**INFORMATION SUPPLIED**.
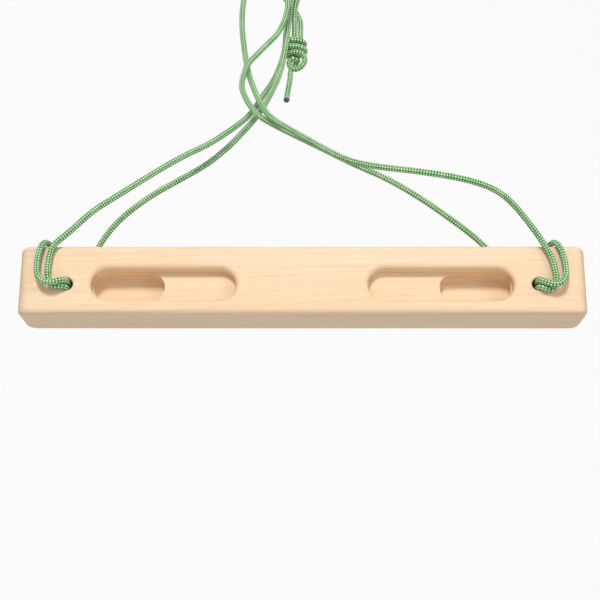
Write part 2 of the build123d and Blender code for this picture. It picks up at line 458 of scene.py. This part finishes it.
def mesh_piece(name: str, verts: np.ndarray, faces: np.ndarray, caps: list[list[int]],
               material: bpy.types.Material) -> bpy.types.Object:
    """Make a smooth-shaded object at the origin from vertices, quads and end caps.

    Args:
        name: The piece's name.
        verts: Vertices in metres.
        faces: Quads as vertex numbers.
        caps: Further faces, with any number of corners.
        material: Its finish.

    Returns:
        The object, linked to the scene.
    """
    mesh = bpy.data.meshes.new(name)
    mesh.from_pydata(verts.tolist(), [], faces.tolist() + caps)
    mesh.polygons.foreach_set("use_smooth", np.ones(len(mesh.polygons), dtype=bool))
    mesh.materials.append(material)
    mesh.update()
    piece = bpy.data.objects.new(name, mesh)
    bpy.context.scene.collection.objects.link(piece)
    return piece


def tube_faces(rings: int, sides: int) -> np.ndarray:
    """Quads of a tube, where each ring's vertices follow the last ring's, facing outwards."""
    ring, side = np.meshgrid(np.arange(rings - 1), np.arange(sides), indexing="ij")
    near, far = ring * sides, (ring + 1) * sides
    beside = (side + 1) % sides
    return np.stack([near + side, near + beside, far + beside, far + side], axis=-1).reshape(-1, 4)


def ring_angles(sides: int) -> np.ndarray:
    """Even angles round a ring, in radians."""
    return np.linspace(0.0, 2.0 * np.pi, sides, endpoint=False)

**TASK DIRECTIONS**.
Using the data above, restate word for word the lines from its opening line through the line that contains "material: Its finish.", and no more.

**RESPONSE BELOW**.
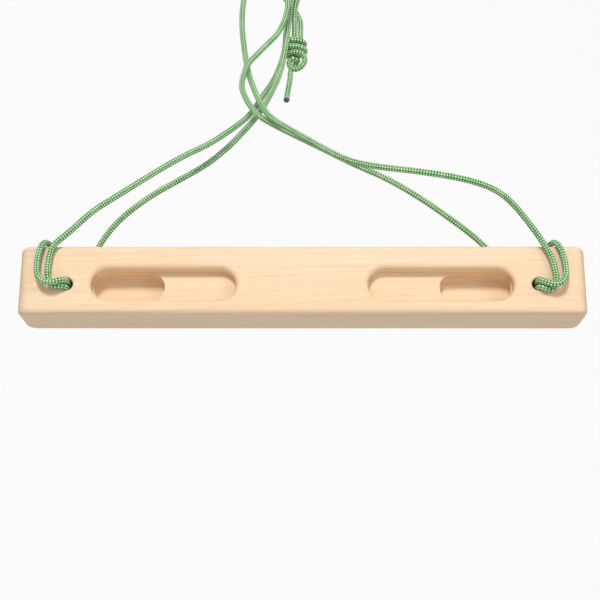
Write part 2 of the build123d and Blender code for this picture. It picks up at line 458 of scene.py. This part finishes it.
def mesh_piece(name: str, verts: np.ndarray, faces: np.ndarray, caps: list[list[int]],
               material: bpy.types.Material) -> bpy.types.Object:
    """Make a smooth-shaded object at the origin from vertices, quads and end caps.

    Args:
        name: The piece's name.
        verts: Vertices in metres.
        faces: Quads as vertex numbers.
        caps: Further faces, with any number of corners.
        material: Its finish.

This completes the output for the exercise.